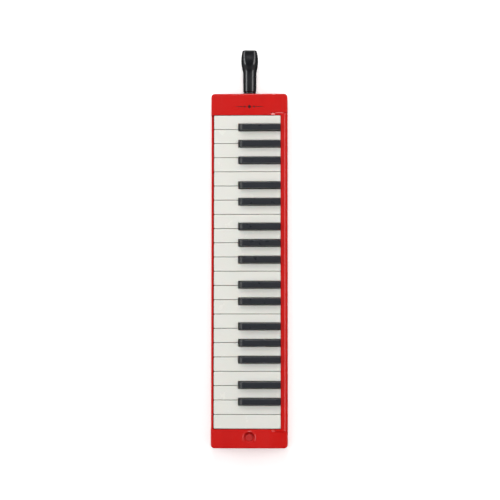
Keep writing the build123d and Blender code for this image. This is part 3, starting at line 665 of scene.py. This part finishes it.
def coilTree():
    tree, source, result = nodeTree("coilWire", (
        ("Radius", "Float"), ("Height", "Float"), ("Turns", "Float"), ("Steps", "Int"),
        ("Wire Radius", "Float"), ("Around", "Int"), ("Middle", "Vector"), ("Finish", "Material")))
    add, join = tree.nodes.new, tree.links.new
    coil = add("GeometryNodeCurveSpiral")
    ring = add("GeometryNodeCurvePrimitiveCircle")
    wire = add("GeometryNodeCurveToMesh")
    wire.inputs["Fill Caps"].default_value = True
    move = add("GeometryNodeTransform")
    smooth = add("GeometryNodeSetShadeSmooth")
    realize = add("GeometryNodeRealizeInstances")
    paint = add("GeometryNodeSetMaterial")
    join(source.outputs["Radius"], coil.inputs["Start Radius"])
    join(source.outputs["Radius"], coil.inputs["End Radius"])
    join(source.outputs["Height"], coil.inputs["Height"])
    join(source.outputs["Turns"], coil.inputs["Rotations"])
    join(source.outputs["Steps"], coil.inputs["Resolution"])
    join(source.outputs["Wire Radius"], ring.inputs["Radius"])
    join(source.outputs["Around"], ring.inputs["Resolution"])
    join(coil.outputs["Curve"], wire.inputs["Curve"])
    join(ring.outputs["Curve"], wire.inputs["Profile Curve"])
    join(wire.outputs["Mesh"], move.inputs["Geometry"])
    join(source.outputs["Middle"], move.inputs["Translation"])
    join(move.outputs["Geometry"], smooth.inputs["Geometry"])
    join(smooth.outputs["Geometry"], realize.inputs["Geometry"])
    join(realize.outputs["Geometry"], paint.inputs["Geometry"])
    join(source.outputs["Finish"], paint.inputs["Material"])
    join(paint.outputs["Geometry"], result.inputs["Geometry"])
    return tree


def makeCoil(c):
    low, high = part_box("drain_spring")
    wire, clear = c["wire"] * mm, c["clear"] * mm
    inset = wire + clear    # from the room the coil has to its centre line
    middle = (low + high) / 2
    carrier = bpy.data.objects.new("drainCoil", bpy.data.meshes.new("drainCoil"))
    scene.collection.objects.link(carrier)
    mesh = runTree(carrier, coilTree(), {
        "Radius": (high.y - low.y) / 2 - inset - clear, "Height": high.z - low.z - 2 * inset,
        "Turns": c["turns"], "Steps": c["stepsPerTurn"], "Wire Radius": wire, "Around": c["around"],
        "Middle": (middle.x, middle.y, low.z + inset), "Finish": finishes["steel"]})
    coil = pieceFrom("drainCoil", mesh, None)
    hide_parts("drain_spring")
    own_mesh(coil)


makeCoil(coilSet)
print("stage: drain spring")


# Hand strap: one webbing band, doubled back round a bar at each end and sewn
strapSet = {
    "thickness": 1.6, "gap": 0.1, "barRadius": 1.5,
    "lap": 13.6,            # from the bar to the band's cut end
    "settle": 8.5,          # from the bar to where the two layers meet
    "bendSteps": 8, "turnSteps": 18,
    "ridges": 9, "ridgeDepth": 0.07, "ridgeSteps": 4,
    "selvedge": 0.25, "crown": 14, "skin": 0.02,
    "step": 0.8,            # spacing of the cross sections
    "stitch": (2.0, 0.55, 0.34), "stitchEvery": 2.7, "stitchInset": 2.4,
    "boxInset": (1.5, 1.0),     # of the sewn box from where the layers meet and from the cut end
    "sunk": 0.02,
}


def strapLine(c, low, high):
    # centre line in X and Z, from one cut end round both bars to the other
    layer = c["thickness"]
    reach = c["barRadius"] + c["gap"] + layer / 2
    edge = reach + layer / 2
    barZ = high.z / mm - edge
    left, right = low.x / mm + edge, high.x / mm - edge
    lower, upper = barZ - reach, barZ - reach + layer

    def half(x, towards):
        line = [(x + towards * c["lap"], upper), (x + towards * c["settle"], upper)]
        for i in range(1, c["bendSteps"]):
            t = i / c["bendSteps"]
            ease = t * t * (3 - 2 * t)
            line.append((x + towards * c["settle"] * (1 - t), upper + (barZ + reach - upper) * ease))
        for i in range(c["turnSteps"] + 1):
            a = math.radians(90 + 180 * i / c["turnSteps"])
            line.append((x + towards * reach * math.cos(a), barZ + reach * math.sin(a)))
        return line

    return half(left, 1) + [((left + right) / 2, lower)] + half(right, -1)[::-1], left, right, lower


def evenly(line, step):
    # the same line with points at even steps
    runs = [0.0]
    for a, b in zip(line, line[1:]):
        runs.append(runs[-1] + math.dist(a, b))
    count = max(2, round(runs[-1] / step))
    out, k = [], 0
    for i in range(count + 1):
        s = runs[-1] * i / count
        while k < len(runs) - 2 and runs[k + 1] < s:
            k += 1
        t = (s - runs[k]) / max(runs[k + 1] - runs[k], 1e-9)
        (x0, z0), (x1, z1) = line[k], line[k + 1]
        out.append((x0 + (x1 - x0) * t, z0 + (z1 - z0) * t, s))
    return out


def webbingSection(c, width):
    # half the thickness above and below, with lengthwise ridges and round selvedges
    half, high = width / 2, c["thickness"] / 2
    top = []
    count = c["ridges"] * c["ridgeSteps"]
    for i in range(count + 1):
        u = -1 + 2 * i / count
        ridge = c["ridgeDepth"] * (math.cos(2 * math.pi * (u + 1) / 2 * c["ridges"]) - 1) / 2
        crown = 1 - abs(u) ** c["crown"]
        top.append((u * (half - c["selvedge"]), (high - c["skin"]) * crown + ridge))
    return [(half, 0.0)] + top[::-1] + [(-half, 0.0)] + [(y, -z) for y, z in top]


def makeStrap(c):
    low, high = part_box("hand_strap")
    width = (high.y - low.y) / mm
    line, left, right, lower = strapLine(c, low, high)
    path = evenly(line, c["step"])
    section = webbingSection(c, width)
    verts, uvs = [], []
    for i, (x, z, s) in enumerate(path):
        before, after = path[max(i - 1, 0)], path[min(i + 1, len(path) - 1)]
        dx, dz = after[0] - before[0], after[1] - before[1]
        size = math.hypot(dx, dz)
        nx, nz = -dz / size, dx / size
        for y, h in section:
            verts.append(((x + nx * h) * mm, y * mm, (z + nz * h) * mm))
            uvs.append((s * mm, y * mm))
    n, faces = len(section), []
    for i in range(len(path) - 1):
        for k in range(n):
            m = (k + 1) % n
            faces.append((i * n + k, i * n + m, (i + 1) * n + m, (i + 1) * n + k))
    faces.append(tuple(range(n)))
    faces.append(tuple(range((len(path) - 1) * n, len(path) * n)))
    mesh = meshFrom("handStrapWebbing", verts, faces)
    weave = mesh.uv_layers.new(name="weave")
    for corner, uv in zip(mesh.loops, weave.data):
        uv.uv = uvs[corner.vertex_index]
    strap = pieceFrom("handStrapWebbing", mesh, finishes["strap"])
    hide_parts("hand_strap")
    makeStitches(c, left, right, lower, width)


def stitchTree():
    tree, source, result = nodeTree("stitchesOnLines", (
        ("Length", "Float"), ("Width", "Float"), ("Height", "Float"), ("Every", "Float"),
        ("Finish", "Material")))
    add, join = tree.nodes.new, tree.links.new
    lines = add("GeometryNodeMeshToCurve")
    spread = add("GeometryNodeResampleCurve")
    spread.mode = "LENGTH"
    bead = add("GeometryNodeMeshUVSphere")
    bead.inputs["Segments"].default_value = 8
    bead.inputs["Rings"].default_value = 6
    bead.inputs["Radius"].default_value = 0.5
    size = add("ShaderNodeCombineXYZ")
    smooth = add("GeometryNodeSetShadeSmooth")
    tangent = add("GeometryNodeInputTangent")
    align = add("FunctionNodeAlignEulerToVector")
    align.axis = "X"
    scatter = add("GeometryNodeInstanceOnPoints")
    realize = add("GeometryNodeRealizeInstances")
    paint = add("GeometryNodeSetMaterial")
    join(source.outputs["Geometry"], lines.inputs["Mesh"])
    join(lines.outputs["Curve"], spread.inputs["Curve"])
    join(source.outputs["Every"], spread.inputs["Length"])
    join(source.outputs["Length"], size.inputs["X"])
    join(source.outputs["Width"], size.inputs["Y"])
    join(source.outputs["Height"], size.inputs["Z"])
    join(tangent.outputs["Tangent"], align.inputs["Vector"])
    join(spread.outputs["Curve"], scatter.inputs["Points"])
    join(bead.outputs["Mesh"], smooth.inputs["Geometry"])
    join(smooth.outputs["Geometry"], scatter.inputs["Instance"])
    join(align.outputs["Rotation"], scatter.inputs["Rotation"])
    join(size.outputs["Vector"], scatter.inputs["Scale"])
    join(scatter.outputs["Instances"], realize.inputs["Geometry"])
    join(realize.outputs["Geometry"], paint.inputs["Geometry"])
    join(source.outputs["Finish"], paint.inputs["Material"])
    join(paint.outputs["Geometry"], result.inputs["Geometry"])
    return tree


def makeStitches(c, left, right, lower, width):
    # a sewn box with a cross in it, where the layers lie on each other
    verts, edges = [], []
    z = (lower - c["thickness"] / 2 + c["sunk"]) * mm
    y = width / 2 - c["stitchInset"]
    for x, towards in ((left, 1), (right, -1)):
        near = x + towards * (c["settle"] - c["boxInset"][0])
        far = x + towards * (c["lap"] - c["boxInset"][1])
        corners = [(near, -y), (far, -y), (far, y), (near, y)]
        for a, b in ((0, 1), (1, 2), (2, 3), (3, 0), (0, 2), (1, 3)):
            edges.append((len(verts), len(verts) + 1))
            verts += [(corners[i][0] * mm, corners[i][1] * mm, z) for i in (a, b)]
    mesh = bpy.data.meshes.new("strapStitches")
    mesh.from_pydata(verts, edges, [])
    carrier = bpy.data.objects.new("strapStitches", mesh)
    scene.collection.objects.link(carrier)
    length, across, tall = (v * mm for v in c["stitch"])
    mesh = runTree(carrier, stitchTree(), {
        "Length": length, "Width": across, "Height": tall, "Every": c["stitchEvery"] * mm,
        "Finish": finishes["stitch"]})
    pieceFrom("strapStitches", mesh, None)


makeStrap(strapSet)
print("stage: hand strap")


# Ornament printed on the bass block: a fine line broken by three diamonds
ornamentSet = {
    "along": 38.0, "fromKeys": 12.4,    # length across the block, and distance from the first key
    "line": 1.1, "lineEnd": 0.3,        # width of the line, and its share that is left at the ends
    "diamond": (5.2, 6.0), "small": (3.2, 3.4), "spacing": 6.4, "clear": 1.6,
    "height": 0.04, "sunk": 0.02,       # the ink's top above the plastic, and its foot below
}


def diamond(x, y, long, wide):
    return [(x - wide / 2, y), (x, y - long / 2), (x + wide / 2, y), (x, y + long / 2)]


def makeOrnament(c):
    x0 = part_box("key_F3")[0].x / mm - c["fromKeys"]
    top = max(v.co.z for v in nodes["upper_case"].data.vertices if v.co.x < x0 * mm) / mm
    shapes = []
    half, size = c["along"] / 2, c["diamond"]
    middle = c["spacing"] + c["small"][0] / 2 + c["clear"]
    wide = c["line"] / 2
    thin = wide * c["lineEnd"]
    for side in (-1, 1):
        inner, outer = side * middle, side * half
        shapes.append([(x0 - wide, inner), (x0 + wide, inner), (x0 + thin, outer), (x0 - thin, outer)])
        centre, (a, b) = side * c["spacing"], c["small"]
        shapes.append(diamond(x0, centre, a, b))
    shapes.append(diamond(x0, 0.0, *size))
    verts, faces = [], []
    for outline in shapes:
        base, n = len(verts), len(outline)
        for z in (top - c["sunk"], top + c["height"]):
            verts += [(x * mm, y * mm, z * mm) for x, y in outline]
        faces.append(tuple(range(base, base + n)))
        faces.append(tuple(range(base + n, base + 2 * n)))
        faces += [(base + i, base + (i + 1) % n, base + n + (i + 1) % n, base + n + i) for i in range(n)]
    pieceFrom("bassOrnament", meshFrom("bassOrnament", verts, faces, False), finishes["ink"])


makeOrnament(ornamentSet)
print("stage: ornament")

══════

Scan the material above for the string "finishes" and return the lines that hold it.

Keep writing the build123d and Blender code for this image. This is part 3, starting at line 665 of scene.py. This part finishes it.
        "Middle": (middle.x, middle.y, low.z + inset), "Finish": finishes["steel"]})
    strap = pieceFrom("handStrapWebbing", mesh, finishes["strap"])
        "Finish": finishes["stitch"]})
    pieceFrom("bassOrnament", meshFrom("bassOrnament", verts, faces, False), finishes["ink"])